Egmore Station

Egmore Station
Lines of symmetry

Friday, September 19, 2008

MADAM

It was on Monday that sai told me about their new Madam for marketing class in E slot. She is a P.G student under the regular prof and was taking couple of classes of which one is due on wednesday and suggested me attend the class. I have my principles of management by Sangamithra madam in E slot. So I didn’t thought of his suggestion seriously.
But on Tuesday when I met Ranga and only raised the topic of their new marketing madam, he too enthusiastically told about her and also that Harmo has already taken her pic with his cell. I felt like attending her class. But I forgot it after sometime.
On Wednesday in A slot, slot before E slot that day, it was really boring. To me class rooms are the dullest places on the earth. They take away my life. I would do anything to avoid a class. But some are unavoidable. I wasn’t paying attention to the lecture. I remembered marketing madam. I never experienced the thrill of sitting in some other class leaving my class. Thought of attending her class for a change but still didn’t firmly decide to attend the class.
After the class, walking towards DoMS, where my regular class n this new madams class are being held, I was still in a dilemma remembering my low attendance. May be because of the distress caused by earlier classes I moved towards the new class. The class is already occupied and the students were waiting for Madam. Backbenchers, I made their heads turn, recognized the foreigner in the class and welcomed with a smile. Took my seat among Ranga, sankerth in the last row. Then came a lady(??girl??) and started taking attendance. She is fair, slim, age of 25+, decently dressed in red salwar khameez, average looking girl. I was little disappointed because of prior hype given by my friends. But wait. Soon after attendance she started her lecture. The class was racy, interactive and went almost uninterrupted except for once. She took a minute or so scolding someone in the front rows. `switch off your cell, I thought I was talking to well grown students…..dash, dash` though it was only for minute they were strong words.
Before we started enquiring what happened, she started her lecture n continued in her style. With wide forehead, raising her eyebrows high once in a while, putting her lower lip in between the teeth when she asks a question, child like. She is very expressive. She was talking about 4Ps- Product, price, place, promotion. Even the class was interesting, like her.
After the class, we come to know that the interruption was because of one more guy trying to take her pic.

Tuesday, September 16, 2008

Book Review

Title: what do I do when I want to do everything?
Author: Barbara sher (http://www.barbarasher.com/)
The back cover reads:
Are you a scanner?
“I’m fascinated by something new every week!”
“I lose interest in things I thought would interest me forever.”
“I enjoy finding out how to do new things but get bored once I understand them.”
“Having just one career for life sounds so dull- what about all the other jobs I might like?”
If your passions and abilities take you in so many different directions that you find it difficult to set a goal and achieve the life you want, then you may be a scanner.
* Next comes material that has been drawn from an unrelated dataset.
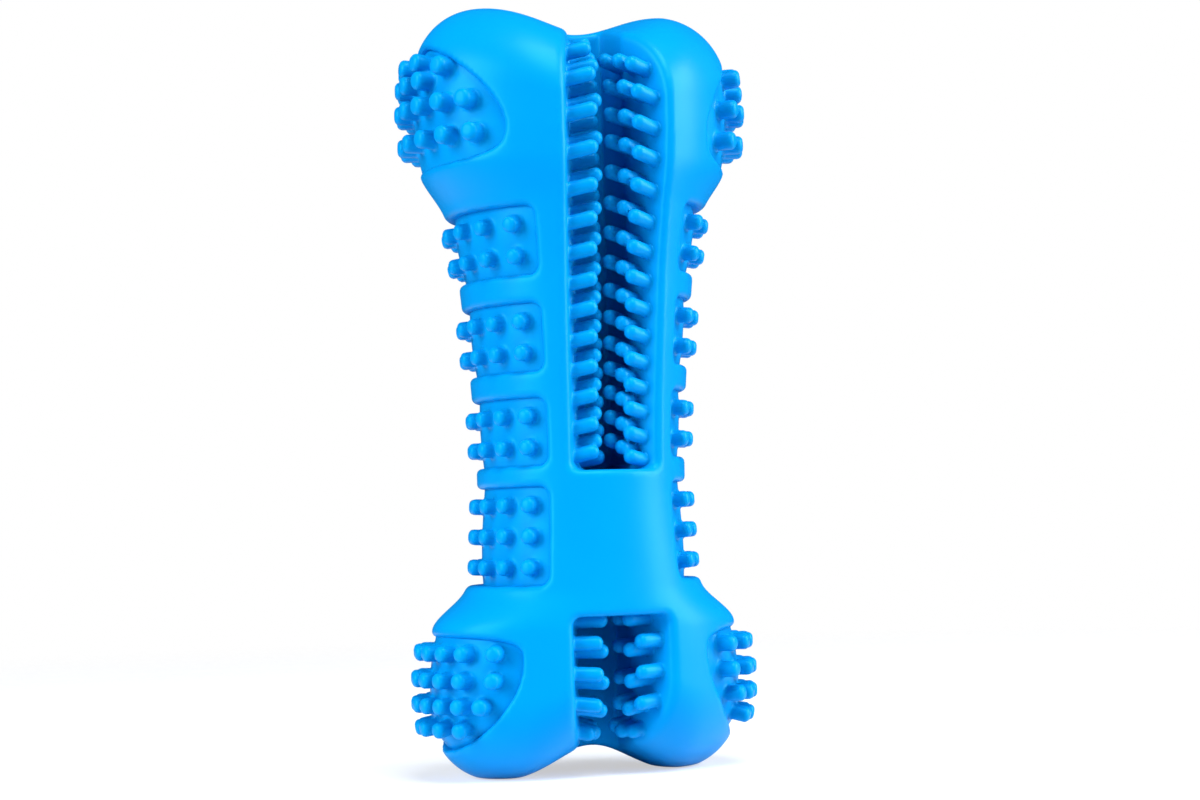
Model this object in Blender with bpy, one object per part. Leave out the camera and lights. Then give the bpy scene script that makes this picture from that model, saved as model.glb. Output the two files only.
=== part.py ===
"""Rubber dog toothbrush toy in the shape of a bone.

The bone stands on end: +Z runs along it, -Y is its front and X is its width.
One body carries everything. Its sides have windows with nubbed pads in them, and a
channel open at each end of the front and of the back has bristle strips in its walls.
Sizes are in metres, and all pieces are built from the outer skin of the bone.
"""
import math

import bmesh
import bpy
from mathutils import Vector

# Overall sizes
HEIGHT = 0.150
FOOT_FLAT = 0.0005
CLEARANCE = 0.0003

# Bottom knob: widest below its lip, and narrow at its neck
BOTTOM_KNOB_WIDTH = 0.0636
BOTTOM_KNOB_DEPTH = 0.0430
BOTTOM_BARREL = 0.0150
BOTTOM_FRONT_BEND = 0.0230
BOTTOM_LIP = 0.0290
BOTTOM_LIP_WIDTH = 0.0620
BOTTOM_NECK = 0.0372
BOTTOM_NECK_RADIUS = 0.0236

# Waist
WAIST_LOW = 0.0580
WAIST_RADIUS = 0.0206
WAIST_TAPER = 0.0024
WAIST_FLARE = 0.0008
WAIST_TOP_FROM_END = 0.0545

# Top knob, measured down from the top end
TOP_KNOB_WIDTH = 0.0634
TOP_KNOB_DEPTH = 0.0524
TOP_BARREL_FROM_END = 0.0185
TOP_FRONT_BEND_FROM_END = 0.0245
TOP_LIP_FROM_END = 0.0305
TOP_LIP_WIDTH = 0.0620
TOP_LIP_STEP = 0.0006
TOP_NECK_FROM_END = 0.0400
TOP_NECK_RADIUS = 0.0256
TOP_NECK_LEDGE = 0.0006

# Ends: two humps with a valley between them, crowned from front to back
HUMP_OFFSET = 0.0182
TOP_VALLEY = 0.0040
BOTTOM_VALLEY = 0.0058
CROWN_SLOPE = 0.30
CROWN_BEND = 0.0050
END_ROUNDING = 0.0130

# Channels in the front and the back, with a web between them
WEB_THICKNESS = 0.0050
CHANNEL_FLOOR_WIDTH = 0.0110
BRIDGE_LOW = 0.0315
BRIDGE_HIGH = 0.0594
UPPER_CORNER_DEPTH = 0.0137
LOWER_CORNER_DEPTH = 0.0100
WAIST_WALL_SLOPE = 0.80
KNOB_WALL_SLOPE = 0.474

# Bristle strips in the channel walls
STRIP_THICKNESS = 0.0020
STRIP_RIM_MARGIN = 0.0009
STRIP_TAIL_MARGIN = 0.0006
STRIP_END_GAP = 0.0006
STRIP_END_BEND = 0.0090
STRIP_TOP_FROM_END = 0.0078
STRIP_BOTTOM = 0.0076

# Bristles: an outer, a middle and an inner row on each wall
BRISTLE_RADIUS = 0.0016
BRISTLE_LENGTH = 0.0066
BRISTLE_SHORT_LENGTH = 0.0056
TIP_GAPS = (0.0054, 0.0024, 0.0012)
FORWARD_LEANS = (0.16, 0.12, 0.02)
UPPER_RISE = 0.21
UPPER_END_RISE = 0.30
LOWER_END_RISE = 0.32
ROW_STAGGER = (0.0, 0.42, -0.16)
BRISTLE_SEAT = 0.0011
BRISTLE_RIM_OFFSET = 0.0034
BRISTLE_ROW_SHARE = 0.60
BRISTLE_EDGE_MARGIN = 0.0018
UPPER_INNER_ROW = 0.0024
LOWER_INNER_ROW = 0.0014

# Bristle rows along the bone: the wanted pitch, and where a row starts and stops. The lower
# rows stop at heights of their own, in the order outer, middle, inner
BRISTLE_CROWDING = 0.16
UPPER_LEFT_PITCH = 0.00586
UPPER_LEFT_FIRST = 0.0030
UPPER_LEFT_LAST_FROM_END = 0.0113
UPPER_RIGHT_PITCH = 0.00544
UPPER_RIGHT_FIRST = 0.0024
UPPER_RIGHT_LAST_FROM_END = 0.0135
LOWER_PITCH = 0.0059
LOWER_INNER_PITCH = 0.0051
LOWER_FIRST = 0.0050
LOWER_LAST = (0.0102, 0.0134, 0.0115)

# Nubbed pads in their windows
PAD_RECESS = 0.0018
PAD_THICKNESS = 0.0015
PAD_CORNER = 0.0020
NUB_SEAT = 0.0008
STUD_DOME = 0.60

# Waist pads. The shares are of the pitch of the nub rows, which fill the waist
PAD_HALF_ANGLE = math.radians(51)
NUB_RADIUS = 0.00155
NUB_PROUD = 0.0017
NUB_PITCH_ANGLE = math.radians(16.2)
NUBS_PER_ROW = 6
WAIST_PAD_ROWS = (3, 2, 2, 2)
PAD_EDGE_SHARE = 0.585
LEFT_BAND_SHARES = (0.68, 0.85, 0.90)
LEFT_PADS_OVER_NECK = 0.0004
LEFT_PADS_TOP_FROM_END = 0.0404
RIGHT_BAND_SHARES = (0.83, 0.85, 0.85)
RIGHT_PADS_OVER_NECK = 0.0009
RIGHT_PADS_TOP_FROM_END = 0.0392

# Knob pads: a half oval with a squarer base edge, its apex towards the end of the bone
KNOB_PAD_BULGE = 0.0015
KNOB_NUB_LENGTH = 0.0038
TOP_NUB_RADIUS = 0.0018
BOTTOM_NUB_RADIUS = 0.0016
TOP_PAD_BASE_FROM_END = 0.0250
TOP_PAD_REACH = 0.0166
TOP_PAD_BASE_REACH = 0.0064
TOP_PAD_HALF_ANGLE = math.radians(48)
BOTTOM_PAD_BASE = 0.0237
BOTTOM_PAD_REACH = 0.0176
BOTTOM_PAD_BASE_REACH = 0.0042
BOTTOM_PAD_HALF_ANGLE = math.radians(52)
OVAL_SQUARENESS = 3.5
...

Unlike people who are satisfied with one area of interest, you are genetically wired to pursue many interests and goals.

The title and the words on back cover tempted me to start reading it.
Book starts with prologue of her own story in her college days. It’s divided into two parts, eight chapters in part 1 .Chap 1 introduces the symptoms of scanners. Chap 2…. Put this chapters business aside.
In the book she introduces us to a kind of typology- people can be roughly divided between “scanners” and “divers”. The modern world is set up to favor and pander to the divers. Divers are people who specialize in one discipline and work towards becoming settled within it (at whatever level seems to work out for them). Doctors, lawyers, athletes and similar professionals whose training and career will have included long periods of focusing on just one area are usually divers.
Scanners, on the other hand, find themselves interested in many seemingly unrelated topics, struggled( or were never able) to choose one subject to major in, and are often viewed and treated less favorably by our current society.
The content is very systematically presented, firstly about the symptoms of the scanners, reasons for their behavior like leaving the things half done (from a divers perspective), then few words boosting the scanners morale, quoting few noted scanners n their works and then many exercises and techniques to build the gap between planning and doing, which are also useful for non scanners.
In the second part she classifies the scanners into 10 categories, though no scanner completely falls into particular category and elaborates symptoms and prescribes the apt working methods.
It ends with three types of resumes for a scanner.